The US government then went on to explain why linking the access control prohibitions to acts of the infringement would undermine the strong public policy reason for protecting TPMs:
“The panel’s decision also threatens to frustrate Congress’s purposes in enacting section 1201(a)(1). The entire point of that provision was to provide a federal prohibition against bypassing passwords, encryption, and other technologies that regulate access to a copyrighted work in circumstances in which the act of obtaining access would not by itself violate the copyright laws. Congress was concerned that, absent a strong federal prohibition on circumventing such technological locks, copyright owners would be unwilling to release digital versions of their works in online marketplaces. See, e.g., H.R. Rep. 105-551, Part II, at 23 (1998). Congress determined that by prohibiting unauthorized access — separate from and in addition to unauthorized copying — it could give copyright owners the confidence to distribute their works in new and powerful ways (e.g., streaming video over the internet, digital “rentals” that expire after predetermined periods of time, music files playable only on certain devices, and so on). Congress specifically sought to foster such “use-facilitating” business models by enacting section 1201…

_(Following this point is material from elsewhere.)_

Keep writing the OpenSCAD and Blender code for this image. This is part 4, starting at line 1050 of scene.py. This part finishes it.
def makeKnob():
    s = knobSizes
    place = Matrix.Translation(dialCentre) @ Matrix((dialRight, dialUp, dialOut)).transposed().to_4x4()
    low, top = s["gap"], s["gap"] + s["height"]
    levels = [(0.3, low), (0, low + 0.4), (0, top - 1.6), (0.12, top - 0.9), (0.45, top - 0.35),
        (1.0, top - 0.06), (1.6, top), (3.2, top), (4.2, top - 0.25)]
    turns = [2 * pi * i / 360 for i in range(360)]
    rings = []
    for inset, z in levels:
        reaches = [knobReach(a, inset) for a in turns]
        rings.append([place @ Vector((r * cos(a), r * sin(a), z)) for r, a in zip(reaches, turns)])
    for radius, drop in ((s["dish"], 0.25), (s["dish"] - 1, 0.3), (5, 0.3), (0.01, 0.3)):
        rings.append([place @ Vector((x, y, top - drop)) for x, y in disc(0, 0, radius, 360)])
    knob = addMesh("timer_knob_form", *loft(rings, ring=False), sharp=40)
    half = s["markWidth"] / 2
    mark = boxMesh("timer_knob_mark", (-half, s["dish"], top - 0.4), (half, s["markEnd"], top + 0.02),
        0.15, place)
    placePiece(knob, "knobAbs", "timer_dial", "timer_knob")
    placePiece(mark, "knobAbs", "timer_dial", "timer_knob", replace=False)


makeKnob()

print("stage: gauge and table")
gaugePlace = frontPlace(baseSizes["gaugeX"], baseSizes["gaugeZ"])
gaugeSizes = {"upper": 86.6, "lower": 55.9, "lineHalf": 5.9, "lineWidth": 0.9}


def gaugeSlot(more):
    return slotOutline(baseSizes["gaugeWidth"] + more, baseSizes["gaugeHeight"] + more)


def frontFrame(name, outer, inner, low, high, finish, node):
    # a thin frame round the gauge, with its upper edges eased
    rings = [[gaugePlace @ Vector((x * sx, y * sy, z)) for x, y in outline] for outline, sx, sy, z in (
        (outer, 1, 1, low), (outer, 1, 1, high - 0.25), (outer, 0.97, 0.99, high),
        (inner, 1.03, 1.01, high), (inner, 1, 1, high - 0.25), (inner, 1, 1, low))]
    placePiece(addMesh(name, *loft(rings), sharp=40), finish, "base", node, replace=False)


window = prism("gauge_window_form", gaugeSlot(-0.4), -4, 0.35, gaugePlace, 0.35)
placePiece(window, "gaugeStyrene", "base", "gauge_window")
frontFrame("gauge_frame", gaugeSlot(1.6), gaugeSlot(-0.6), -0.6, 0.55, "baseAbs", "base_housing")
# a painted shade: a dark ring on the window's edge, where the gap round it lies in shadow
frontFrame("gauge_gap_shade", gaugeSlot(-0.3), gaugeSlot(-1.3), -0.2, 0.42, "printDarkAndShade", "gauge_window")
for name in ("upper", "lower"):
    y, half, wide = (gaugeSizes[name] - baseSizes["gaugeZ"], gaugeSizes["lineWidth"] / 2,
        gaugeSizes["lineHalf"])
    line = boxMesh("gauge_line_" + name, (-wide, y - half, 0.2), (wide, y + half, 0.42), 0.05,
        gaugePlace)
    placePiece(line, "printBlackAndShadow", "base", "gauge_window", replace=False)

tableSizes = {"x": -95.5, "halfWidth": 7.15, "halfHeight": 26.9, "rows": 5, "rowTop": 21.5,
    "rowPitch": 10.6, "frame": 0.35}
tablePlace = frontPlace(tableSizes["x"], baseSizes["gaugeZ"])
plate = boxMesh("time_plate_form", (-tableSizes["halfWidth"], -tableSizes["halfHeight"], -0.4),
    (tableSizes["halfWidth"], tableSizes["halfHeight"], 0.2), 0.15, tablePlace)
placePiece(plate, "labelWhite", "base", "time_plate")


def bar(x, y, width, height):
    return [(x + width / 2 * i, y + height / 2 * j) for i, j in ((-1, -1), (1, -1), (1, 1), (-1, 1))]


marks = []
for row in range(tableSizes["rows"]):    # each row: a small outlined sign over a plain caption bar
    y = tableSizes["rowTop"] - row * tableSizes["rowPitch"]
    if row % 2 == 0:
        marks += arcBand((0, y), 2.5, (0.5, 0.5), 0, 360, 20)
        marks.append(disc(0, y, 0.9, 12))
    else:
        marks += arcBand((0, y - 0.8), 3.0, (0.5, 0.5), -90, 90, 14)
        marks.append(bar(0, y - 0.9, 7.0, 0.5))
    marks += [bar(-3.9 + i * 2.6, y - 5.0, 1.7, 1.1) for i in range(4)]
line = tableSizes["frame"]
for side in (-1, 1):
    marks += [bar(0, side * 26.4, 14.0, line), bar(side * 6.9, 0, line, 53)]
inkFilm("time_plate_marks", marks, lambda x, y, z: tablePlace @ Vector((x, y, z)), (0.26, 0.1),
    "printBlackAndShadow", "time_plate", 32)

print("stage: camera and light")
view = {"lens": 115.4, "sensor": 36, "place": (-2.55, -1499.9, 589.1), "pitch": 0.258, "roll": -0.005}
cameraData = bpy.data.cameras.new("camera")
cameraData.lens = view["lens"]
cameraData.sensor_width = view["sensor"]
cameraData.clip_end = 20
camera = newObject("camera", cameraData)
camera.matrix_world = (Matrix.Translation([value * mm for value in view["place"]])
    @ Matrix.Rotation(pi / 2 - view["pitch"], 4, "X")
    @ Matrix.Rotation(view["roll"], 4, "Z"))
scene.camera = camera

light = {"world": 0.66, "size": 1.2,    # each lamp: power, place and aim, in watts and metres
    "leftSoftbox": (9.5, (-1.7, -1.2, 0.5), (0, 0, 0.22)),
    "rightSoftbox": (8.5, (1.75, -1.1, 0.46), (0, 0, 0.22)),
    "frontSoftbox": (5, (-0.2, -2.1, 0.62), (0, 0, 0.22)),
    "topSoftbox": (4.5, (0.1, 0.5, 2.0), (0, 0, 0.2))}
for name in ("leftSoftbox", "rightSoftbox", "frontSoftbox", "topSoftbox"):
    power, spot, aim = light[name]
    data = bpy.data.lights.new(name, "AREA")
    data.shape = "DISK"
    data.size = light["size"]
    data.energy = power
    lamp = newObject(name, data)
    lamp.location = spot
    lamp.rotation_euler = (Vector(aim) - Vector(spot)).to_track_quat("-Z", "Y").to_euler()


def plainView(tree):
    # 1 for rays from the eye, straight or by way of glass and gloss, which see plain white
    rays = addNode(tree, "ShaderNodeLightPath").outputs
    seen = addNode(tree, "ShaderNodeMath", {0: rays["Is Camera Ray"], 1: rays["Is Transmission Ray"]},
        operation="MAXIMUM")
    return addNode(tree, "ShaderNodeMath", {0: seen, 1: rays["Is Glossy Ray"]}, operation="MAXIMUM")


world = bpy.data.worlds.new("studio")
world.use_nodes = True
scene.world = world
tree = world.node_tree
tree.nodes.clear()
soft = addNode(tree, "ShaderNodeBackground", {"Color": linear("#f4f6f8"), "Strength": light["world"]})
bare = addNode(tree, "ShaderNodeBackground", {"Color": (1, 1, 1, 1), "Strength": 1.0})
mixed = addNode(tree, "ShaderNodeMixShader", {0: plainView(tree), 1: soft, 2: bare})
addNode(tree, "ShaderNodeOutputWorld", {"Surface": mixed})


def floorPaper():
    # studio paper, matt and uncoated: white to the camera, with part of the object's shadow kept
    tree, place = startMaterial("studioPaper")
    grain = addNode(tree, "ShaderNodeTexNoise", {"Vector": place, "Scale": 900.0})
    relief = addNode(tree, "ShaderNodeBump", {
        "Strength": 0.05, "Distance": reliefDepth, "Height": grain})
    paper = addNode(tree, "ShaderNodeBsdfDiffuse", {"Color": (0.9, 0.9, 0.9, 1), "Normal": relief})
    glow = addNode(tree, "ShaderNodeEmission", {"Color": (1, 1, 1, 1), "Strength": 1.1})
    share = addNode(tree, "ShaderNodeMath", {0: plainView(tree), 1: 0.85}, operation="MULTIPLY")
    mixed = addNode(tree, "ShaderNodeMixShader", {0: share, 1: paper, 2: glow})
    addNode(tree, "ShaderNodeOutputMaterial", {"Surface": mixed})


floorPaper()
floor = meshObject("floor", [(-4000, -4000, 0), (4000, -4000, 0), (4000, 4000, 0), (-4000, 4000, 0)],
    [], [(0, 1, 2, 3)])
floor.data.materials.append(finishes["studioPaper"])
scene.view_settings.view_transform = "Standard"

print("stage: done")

The panel’s decision, however, would appear to allow the intentional hacking of password protections and other technological locks without penalty, provided the hacking is designed to enable what the panel called “mere use or viewing.” Yet the ability of copyright owners to exercise fine-tuned control over use and viewing — often with different prices associated with different degrees of access, such as digital movie rentals that expire after a specified period — is exactly what has enabled the proliferation of digital media products in the decade since the DMCA was enacted.”
Those policy reasons are as true today as they were when the DMCA was enacted in the US.